Waterskiing is a thrilling activity where a boat speeds 30 mph while pulling a person via a 75- foot rope while standing on a piece of wood. There is a skill set to get up on the skis, and significantly more if you attempt a single ski. There’s even more skill included as the skier starts to move right and left, crossing the boat wake which increases the relative speed of the individual to the water. If done correctly it decreases the distance between the water and the body.


The image of a waterskier is most seen with a rooster tail of water fanning in the background of a skier leaning inside a sharp turn with their arm extended, holding onto a ski rope handle. The rope leades the frame as a blurry line. The focal point is the skier, but the rope is essential to this activity. The rope connects the skier to the boat, the driver and the observer.   Each of these roles are essential when waterskiing. 

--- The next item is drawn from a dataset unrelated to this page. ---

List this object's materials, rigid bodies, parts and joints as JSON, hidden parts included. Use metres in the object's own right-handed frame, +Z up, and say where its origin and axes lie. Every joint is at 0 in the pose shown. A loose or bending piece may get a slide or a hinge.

The boat driver is looking ahead ensuring the path of the boat, and the skier is clear of other boats. There are no lanes on a lake. There is no boat-traffic control that de-conflicts speed boats and fishing boats. The driver anticipates the chaos ensuring safety for their passengers and others.  


The driver also wants the skier to have smooth water. At sunrise, you will find lakes with a glass- like appearance. Minimal waves and long sections of straight lines which allow the skier to set up a rhythm of cutting back and forth. The skier should be able to fully concentrate on the work of cutting through the water. It is not the responsibility of the skier to consider boat traffic. Through trust, the skier has to rely on the driver for safety.


For every skier there is a boat driver. One cannot exist without the other. Being in the water is the performance and where accolades are conferred. For every activity we give our very best, there is a corollary position that clears the battle space allowing us to do our job. In every relationship we have there is an opportunity to ensure safety. It takes both. Are you developing both skill sets?